Dan_10v11 @ourman I agree - the addition of 'posting' to the debate helps. At base I think we're trying to work out what a blog is.

adders
@ourman Agreed. The confusion between "post/blog" and "posting/blogging" is an endless source of miscommunication here.

ourman @adders blogging is too important to be lumped in with facebook and the like. It devalues it - weakens it.

I can see what ourman is getting at and generally agree. But I import my blog posts into Facebook. Does this mean I blog there too? Or not? Maybe that doesn't count. I just import the posts. But if people read it from there, are they not reading my blog on Facebook.

ourman @adders - I'd argue that just regurgitating links (without comment) isn't blogging either.
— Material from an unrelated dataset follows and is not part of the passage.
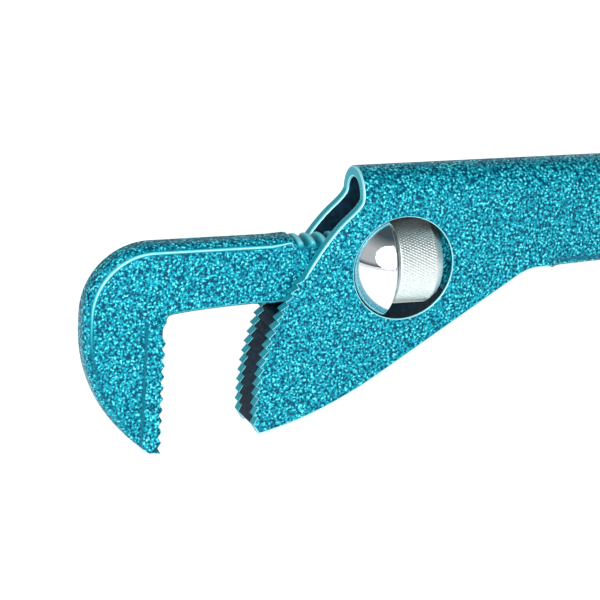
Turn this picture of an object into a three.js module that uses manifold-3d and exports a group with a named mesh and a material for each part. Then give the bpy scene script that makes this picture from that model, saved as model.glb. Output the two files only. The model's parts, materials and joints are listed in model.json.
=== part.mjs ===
// One-hand pipe wrench: folded sheet handle, hook jaw with a threaded shank, adjusting nut in round windows.
// Millimetres, +X along the handle away from the jaws, +Z toward the fold, +Y through the jaws' width.
// Every size below is counted from the windows' centre; the outer group moves the model onto its base.
import * as THREE from 'three';
import { mergeVertices } from 'three/addons/utils/BufferGeometryUtils.js';
import Module from 'manifold-3d';

const wasm = await Module();
wasm.setup();

// ---- driving sizes -------------------------------------------------------------------------------------
const CLEAR = 0.3;              // gap kept between touching pieces
const OVERCUT = 1;              // cutters reach this far past what they cut
const SLACK = 0.35;             // radial and axial play of the thread and of the plain bores

const BODY_WIDTH = 19;          // outside of the folded handle
const SHEET = 4;                // thickness of the handle's steel sheet
const FOLD_TOP = 34.5;          // top of the fold
const NOSE_X = -16.5;           // front end of the fold
const NOSE_BEND = { fromZ: 27, z: 23.2 };       // the nose is upright down to fromZ and turns forward about z
const SHOULDER = { x: -20.7, z: 19.4 };         // the front edge runs through here
const SHOULDER_BEND = { x: -28.5, z: 12.6 };    // and bends about here on its way to the first tooth
const HANDLE_END_X = 240;
const KINK = { x: 47.3, z: -3.1 };      // where the jaw's lower edge meets the grip's
const KINK_REACH = 3.5;         // the kink's bend starts and ends this far from it
const GRIP_RISE = THREE.MathUtils.degToRad(2.95);
const LIP_START_X = 57;         // the plates' lower edges are bent inward from here on
const LIP_SLOT = 4;             // slot left between the two lips
const LIP_RADIUS = 3;

const JAW_RADIUS = 80;          // arc that the lower jaw's tooth valleys lie on
const JAW_CENTRE = { x: 29.5, z: -47.5 };
const JAW_TOP_ANGLE = THREE.MathUtils.degToRad(34.6);
const JAW_TEETH = 16;
const JAW_PITCH = 3.43;
const JAW_TOOTH = 1.5;          // height of a saw tooth
const JAW_TIP_SHARE = 0.8;      // where in its pitch a tooth has its tip
const TOE = { x: -49.6, z: -56.9 };
const SOLE = { x: -28.5, z: -52.2 };    // the lower jaw's round edge bends about here
const BELLY = { x: -8, z: -39.2 };      // it ends here and the straight one starts
const INSERT_TOP = -15;
const INSERT_INSET = 1.6;       // the insert stays this far inside the plates' lower edge
const INSERT_REAR_X = -5;
const INSERT_SEAT_GAP = 1;      // room between the insert and the thrust ring's ball

const SEAT_RADIUS = 20;         // ball of the thrust ring
const RING_FRONT_X = -18.3;
const RING_RIM_X = -6;          // the ball ends here and the neck toward the nut starts
const RING_NECK = 12.9;         // radius of the neck
const NUT_START_X = -3.3;
const NUT_EDGE_X = 10.6;        // the knurl ends here and the chamfer starts
const NUT_END_X = 13.5;
const NUT_RADIUS = 14.9;
const NUT_NOSE = 12.5;          // radius of the chamfer's small end
const NUT_BREAK = 0.6;          // broken edge at the ring's side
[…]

But I'm guessing that's my own personal bugbear.

adders @ourman That's a tricky one, because that's how weblogging started. But I'd agree that blogging has moved beyond that.

paulbradshaw @ourman agreed you can't be blogger without a blog, but i think the act of blogging is broader

paulbradshaw What is 'blogging'?

adders @paulbradshaw The process of participating in the upkeep of a weblog.

paulbradshaw Or, what are the generic qualities of blogging? Personal? Open? Would love your thoughts

I still think there's value in going with the 'blog as a publishing tool' approach, advocated by Kevin Anderson and Chris Vallance.

Ends. For the moment, at least.

Here are a few blogs that challenge some of the definitional boundaries:

1. The Ministry of Defence call this a blog, but there's no space to respond. Is it still a blog?

2. Rachel North 'blogging' on the BBC after 7/7? She also posted the same content on her own blog.

3. Post Secret is an award winning blog. But feels more like community art to me.

4. World War One blog. Publishing historical documents or blogging? Or both?